Lonza to develop production process for Benitec gene therapy Hep C candidate
The collaboration – financial terms of which have not been disclosed – will see the Swiss contractor develop an adeno-associated virus (AAV) production process for Benitec’s candidate gene therapy at its site in Houston, Texas in the US.
Benitec's candidate - TT-034 – is designed to prevent the expression – or silence – hepatitis C virus genes by binding the mRNA sequences produced when they are transcribed. This creates double stranded sections on the mRNA transcript that cannot be translated into protein, therby preventing viral replication.
What differentiates TT-034 from RNA-based interference therapies is that it is a double stranded DNA molecule introduced directly into the cell nucleus where it acts as a template for the production of many copies of the silencing sequence.
Benitec – which bought the TT-34 programme along with developer Tacere Therapeutics in 2012 after its former partner, Pfizer, pulled out - claims its so-called "DNA directed" approach bypasses the delivery problems that hinder RNA-based silencing therapies.
Lonza’s role will be to create a scalable production process for the adeno associated viruses (AAV) that are used to deliver the double stranded DNA constructs.
Ryan Scanlon, Lonza’s Director of Commercial Development for Viral Therapy, told us: “The process will produce AAV vectors containing the gene of interest.”
He added that Lonza is hopes it will win the commercvial supply contract if the drug is approved.
Scanlon said: “Lonza is looking forward to building a strong, long-lasting relationship with Benitec beginning with this agreement. As Benitec’s AAV pipeline progresses, we hope to help Benitec leverage Lonza’s industry-leading biologics track record in process technology.”
Benitec will hope its drug does not suffer the same fate as Celladon’s Mydicar (AAV1/SERCA2a), the last AAV-based drug for which Lonza developed a production process at the Houston site.

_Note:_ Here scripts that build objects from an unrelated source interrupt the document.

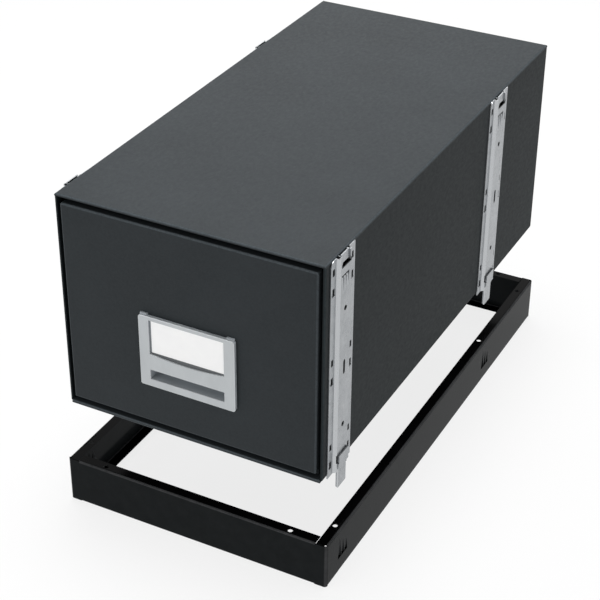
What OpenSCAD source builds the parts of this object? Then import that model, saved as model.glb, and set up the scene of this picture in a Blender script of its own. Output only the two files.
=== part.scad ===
// Archival file box: a corrugated-board drawer unit in a sleeve, four pressed
// steel uprights with hook tongues, and the sheet-steel plinth frame it stands on.
// Millimetres, +Z up, front towards -Y, origin on the floor at the middle of the plinth.

/* [Plinth frame] */
// Plinth width across the side walls
base_w = 356; // [340:1:400]
// Plinth depth, front wall to rear wall
base_d = 668; // [640:1:760]
// Plinth height
base_h = 62; // [56:1:90]
// Sheet-steel thickness of the plinth
sheet_t = 1.2; // [1:0.1:1.6]
// Width of the top and bottom flanges
flange_w = 14.3; // [13.5:0.1:18]
// Outer radius of the vertical corner bends
corner_r = 4; // [3:0.5:6]
// Screw-hole diameter in the flanges
flange_hole_d = 6.2; // [5.8:0.1:6.4]
// Spacing of the screw holes in the front and rear flanges
flange_hole_span = 254; // [200:1:280]
// Distance of the side-flange holes from each end of the plinth
side_hole_inset = 39.4; // [36:0.1:60]

/* [Case] */
// Sleeve width
case_w = 338; // [326:1:338]
// Sleeve depth
case_d = 660; // [620:1:664]
// Sleeve height
case_h = 283; // [276:1:330]
// Corrugated board thickness of the sleeve
board_t = 3; // [2.6:0.1:4]
// Thickness of the sleeve floor at its front lip
floor_board_t = 4.5; // [4:0.1:5]
// Height of the sleeve above the plinth as drawn
lift_gap = 86; // [30:1:160]

/* [Uprights] */
// Upright strip width
upright_w = 57; // [52:1:64]
// Width of the raised crown
crown_w = 28; // [26:0.5:30]
// Height of the crown above the flanges
crown_h = 3.8; // [3.4:0.1:5]
// Front uprights, centre line behind the sleeve front
upright_front = 38.5; // [34:0.5:60]
// Rear uprights, centre line behind the sleeve front
upright_rear = 482.5; // [440:0.5:580]
// Length of the hook tongues below the sleeve
tongue_drop = 24; // [16:1:26]

/* [Drawer] */
// Drawer front clearance to the outside of the sleeve, left and right
front_margin_x = 7.6; // [6.8:0.1:9]
// Drawer front clearance to the outside of the sleeve, top
front_margin_top = 9.4; // [8:0.1:12]
// Drawer front clearance to the outside of the sleeve, bottom
front_margin_low = 11.2; // [9:0.1:13]
// How far the drawer front stands forward of the sleeve
front_proud = 1.8; // [0:0.1:3]
// Drawer front thickness
front_t = 10; // [8:0.5:12]
// Tray wall thickness
tray_t = 5; // [4:0.5:6]
// Tray wall height above the tray floor
tray_h = 252; // [200:1:256]

/* [Pull] */
// Label holder width
pull_w = 124; // [112:1:150]
// Label holder height
pull_h = 94; // [90:1:110]
// Height of the label holder centre above the sleeve bottom
pull_z = 113; // [100:1:140]
// How far the holder stands out from the drawer front
pull_out = 5; // [4.6:0.1:8]
// Window width
window_w = 97; // [80:1:100]
// Window height at its sides
window_h = 45; // [34:1:46]
// Finger slot height
slot_h = 13; // [11:0.5:16]

/* [Hidden] */
$fn = 48;
eps = 0.02;
z_case = base_h + lift_gap;
bx = base_w / 2;
by = base_d / 2;
cx = case_w / 2;
cy = case_d / 2;
bend_r = 1.8;
side_hole_in = 9;
lance_w = 25;
lance_low = 20.5;
lance_high = 51;
lance_deep = 4.4;
pleats = 3;
lip_t = 0.8;
lip_h = 3.2;
raw_low = 0.9;
raw_high = 0.5;
strip_t = 1.2;
y_front = -cy + upright_front;
y_rear = -cy + upright_rear;
x_flange = cx + strip_t;
x_crown = x_flange + crown_h;
liner_t = 4;
tongue_w = 20.5;
tongue_turn = 2.6;
tongue_out = x_crown + 0.2;
strap_x = tongue_out - cx;
tray_x = cx - board_t - liner_t - 1.5;
front_x = cx - front_margin_x;
front_z0 = z_case + front_margin_low;
front_z1 = z_case + case_h - front_margin_top;
face_plane = -cy - front_proud;
front_y = face_plane + front_t;
tray_y = cy - board_t - 6;
tray_z = z_case + floor_board_t + 0.4;
floor_t = 4;
pz = z_case + pull_z;
window_low = pz + pull_h / 2 - 4.6 - window_h;
slot_z = pz - pull_h / 2 + 10;
face_t = 1.8;
face_y = face_plane - pull_out;
body_y = face_y + face_t;
tub_h = 24;
card_z = window_low + 1.8;
card_t = 0.7;
card_w = 98.4;
card_shift = 2.9;
card_h = 46;
card_gap = 1.3;
tub_deep = 14;
tub_t = 1.8;
pin_x = pull_w / 2 - 7;

// ---- shared shapes ----

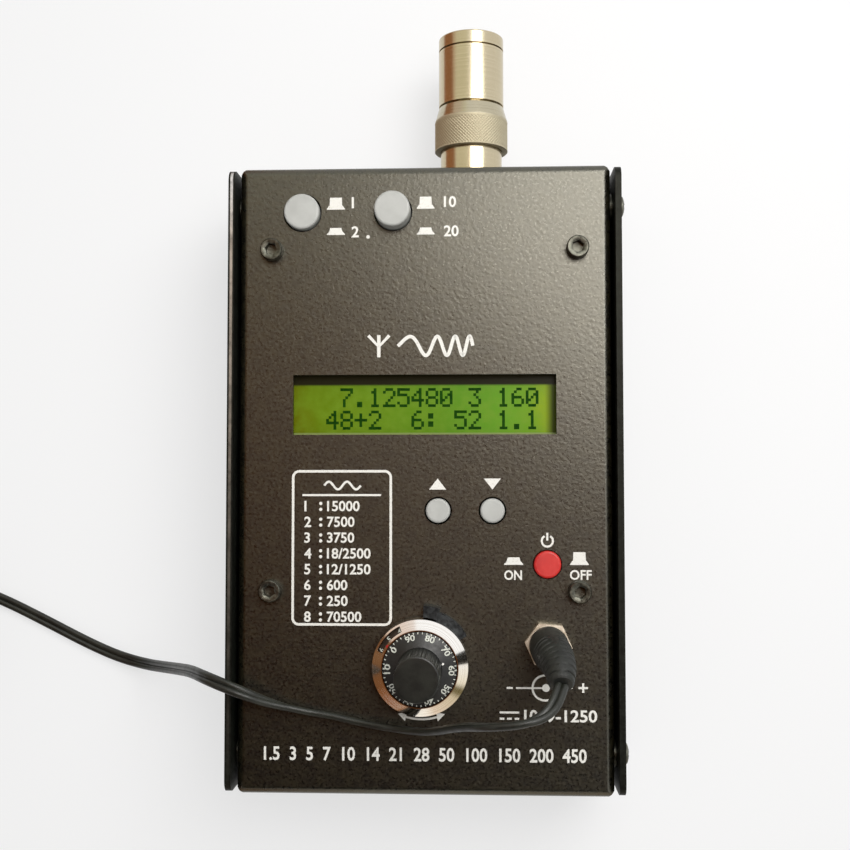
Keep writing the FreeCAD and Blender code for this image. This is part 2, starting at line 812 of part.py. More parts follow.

The US biotech ceased development of the drug – a gene therapy for heart failure – in April after it failed to meet primary and secondary endpoints in a Phase IIb trial.
Lonza – which completed development of the Mydicar manufacturing process and production of a demonstration batch in December – had been poised to build Celladon a facility and produce supplies of the drug for trials.
Celladon has said since that it does not intend to exercise its option to have Lonza build a facility. The US biotech – which also cancelled an active pharmaceutical ingredient (API) deal it had with Novasep – is hunting for a buyer.